*STATED PROBLEM:* Emit a verbatim copy of the lines running from the line with "Turn this picture" through the end of the material below.
*** EXTRACTED RECORDS
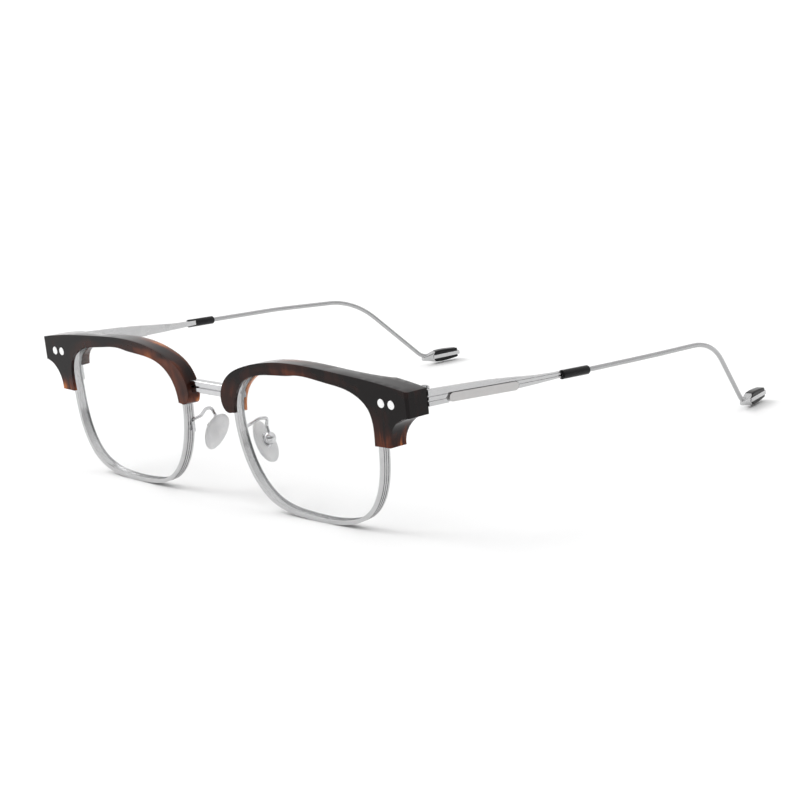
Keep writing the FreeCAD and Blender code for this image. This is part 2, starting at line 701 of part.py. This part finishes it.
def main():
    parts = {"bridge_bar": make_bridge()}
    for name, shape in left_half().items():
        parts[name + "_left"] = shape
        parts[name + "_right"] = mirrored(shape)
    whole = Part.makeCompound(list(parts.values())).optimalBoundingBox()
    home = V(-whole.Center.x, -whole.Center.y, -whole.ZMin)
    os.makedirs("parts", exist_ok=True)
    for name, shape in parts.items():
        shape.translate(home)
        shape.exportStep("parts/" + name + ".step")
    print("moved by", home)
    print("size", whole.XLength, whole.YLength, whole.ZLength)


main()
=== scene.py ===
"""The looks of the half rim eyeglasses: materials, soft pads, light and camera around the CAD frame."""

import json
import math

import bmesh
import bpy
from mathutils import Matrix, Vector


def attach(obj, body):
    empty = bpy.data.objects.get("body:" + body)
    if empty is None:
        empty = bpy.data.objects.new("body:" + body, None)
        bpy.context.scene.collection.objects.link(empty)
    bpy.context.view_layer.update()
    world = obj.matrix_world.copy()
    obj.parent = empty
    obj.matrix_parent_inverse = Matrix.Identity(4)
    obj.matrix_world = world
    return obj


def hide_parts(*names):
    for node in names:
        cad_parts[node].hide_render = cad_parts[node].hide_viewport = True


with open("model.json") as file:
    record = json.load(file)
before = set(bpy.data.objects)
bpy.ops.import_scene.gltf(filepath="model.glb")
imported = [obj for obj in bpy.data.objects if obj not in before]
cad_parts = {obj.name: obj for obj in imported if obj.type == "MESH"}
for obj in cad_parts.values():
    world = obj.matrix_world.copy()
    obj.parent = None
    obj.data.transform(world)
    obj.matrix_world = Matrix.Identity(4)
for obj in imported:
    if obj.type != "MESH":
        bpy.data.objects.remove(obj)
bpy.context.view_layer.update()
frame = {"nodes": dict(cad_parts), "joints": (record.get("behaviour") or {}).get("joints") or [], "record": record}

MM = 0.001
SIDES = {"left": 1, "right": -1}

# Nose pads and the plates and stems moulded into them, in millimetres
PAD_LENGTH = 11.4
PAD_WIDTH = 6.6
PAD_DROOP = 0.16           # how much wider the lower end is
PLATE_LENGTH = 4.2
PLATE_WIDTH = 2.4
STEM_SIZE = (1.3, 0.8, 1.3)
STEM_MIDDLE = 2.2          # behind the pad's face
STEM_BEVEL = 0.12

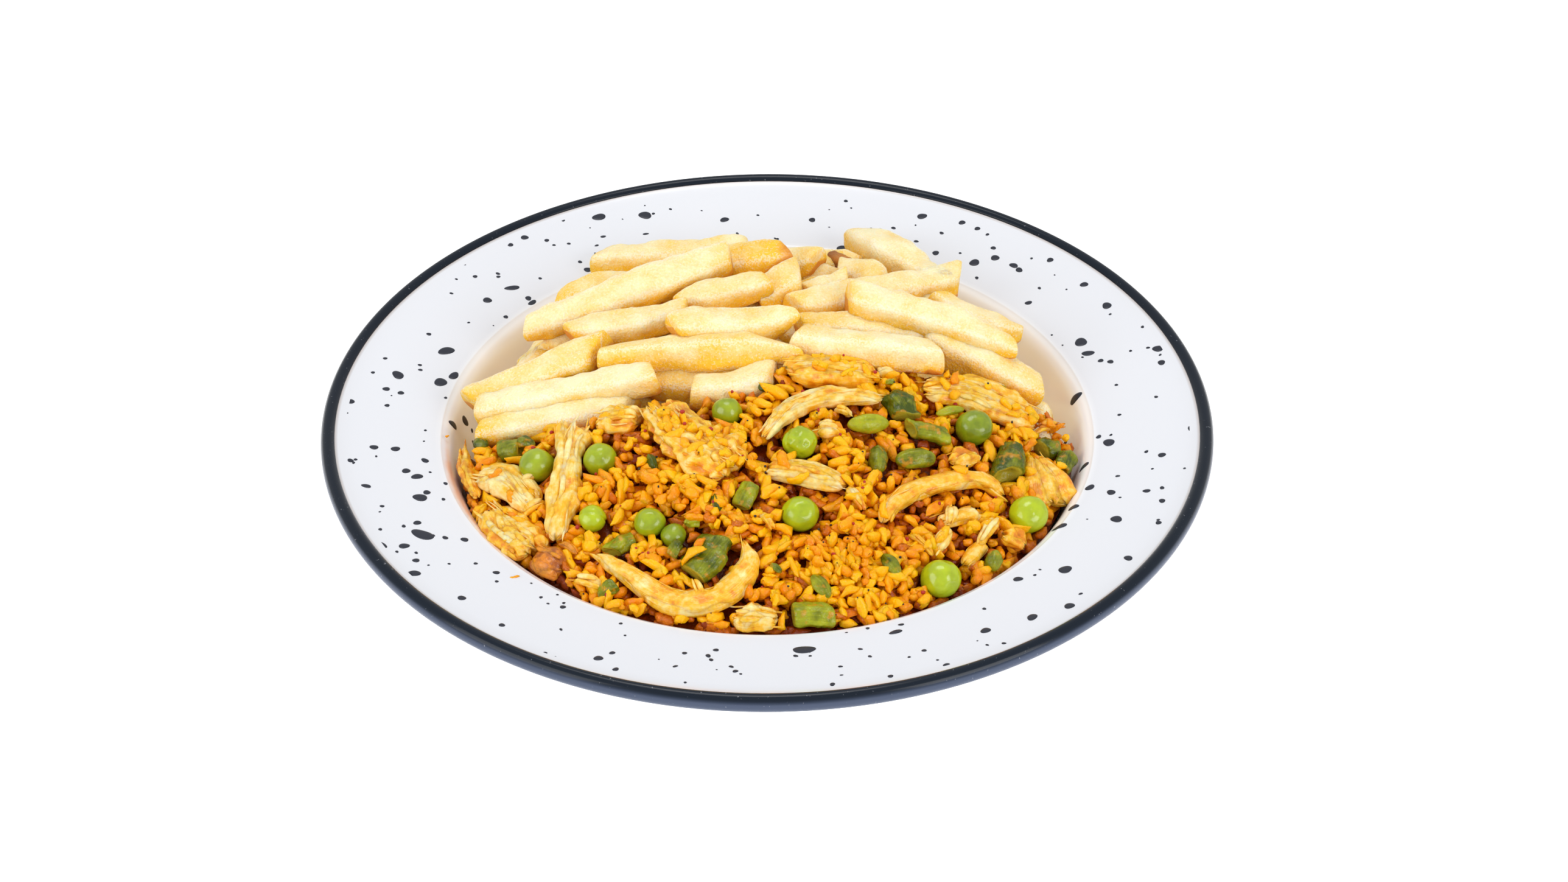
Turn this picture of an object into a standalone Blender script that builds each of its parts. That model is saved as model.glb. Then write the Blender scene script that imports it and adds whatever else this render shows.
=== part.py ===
******
*THE ANSWER:*
Turn this picture of an object into a standalone Blender script that builds each of its parts. That model is saved as model.glb. Then write the Blender scene script that imports it and adds whatever else this render shows.
=== part.py ===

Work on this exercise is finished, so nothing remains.